Mail Archives: djgpp/2000/09/18/10:01:43
Hiper M.A.R. <hipermar AT mail2 DOT esoterica DOT pt> wrote:
> Incoerent results are given deppending on how memory is malloc or
> realloc:
> a)Using a straight foward malloc
> b)Trying to malloc in 1MB step
> c)Trying to realloc in 1 to 10 MB steps.
They're not really incoherent. The results are different, for the
three modes, but that's not an incoherence, because is no guarantee
whatsoever that they should be equal, to begin with.

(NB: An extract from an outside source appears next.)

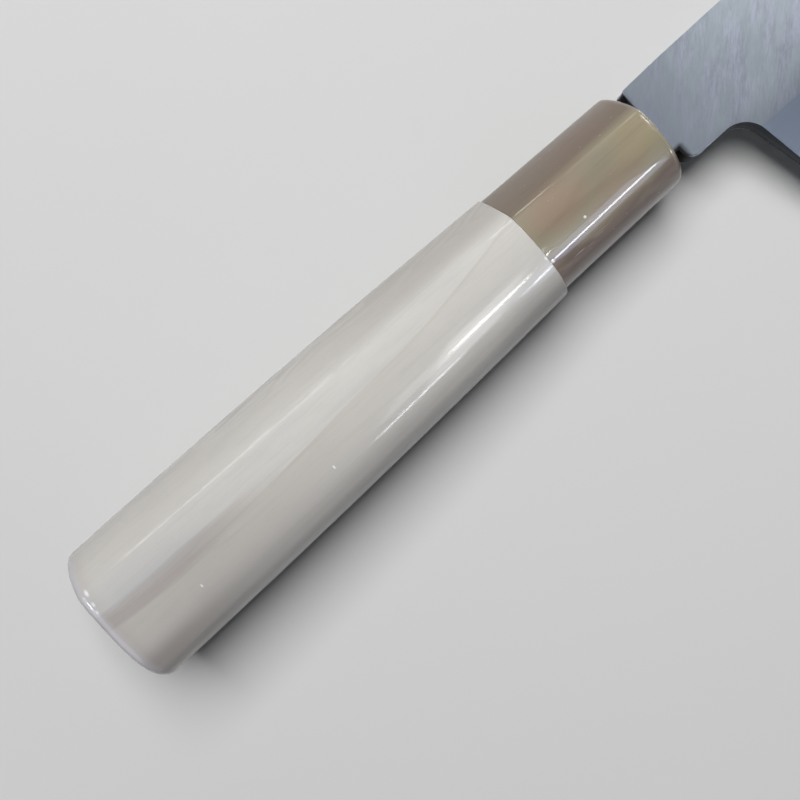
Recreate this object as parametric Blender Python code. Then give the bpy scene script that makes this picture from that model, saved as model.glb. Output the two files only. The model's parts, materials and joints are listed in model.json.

What you observe is that heap fragmentation can cause some fraction of
available memory to becomme effectively unreachable to a program, and
the size of the fraction will depend on the allocation strategy.
> a) 124 125
I.e. you have about 124 Megs of RAM available, in principle.
> b) 95 96
Allocation in chunks of 1 Megabyte wastes part of it, because chunk
sizes will be rounded upwards, and some book-keeping overhead is
also needed for malloc() to be able to work.
> c) 1 35 36
> 2 42 44
[...]
> 10 60 70
Realloc()ing 'upwards' is a bad stragety, and it gets worse the
smaller the steps are. That's what this tells you. The reason behind
this is that the free()d blocks from the earlier, small realloc()
calls are not available for re-use as part of larger blocks, later on.
--
Hans-Bernhard Broeker (broeker AT physik DOT rwth-aachen DOT de)
Even if all the snow were burnt, ashes would remain.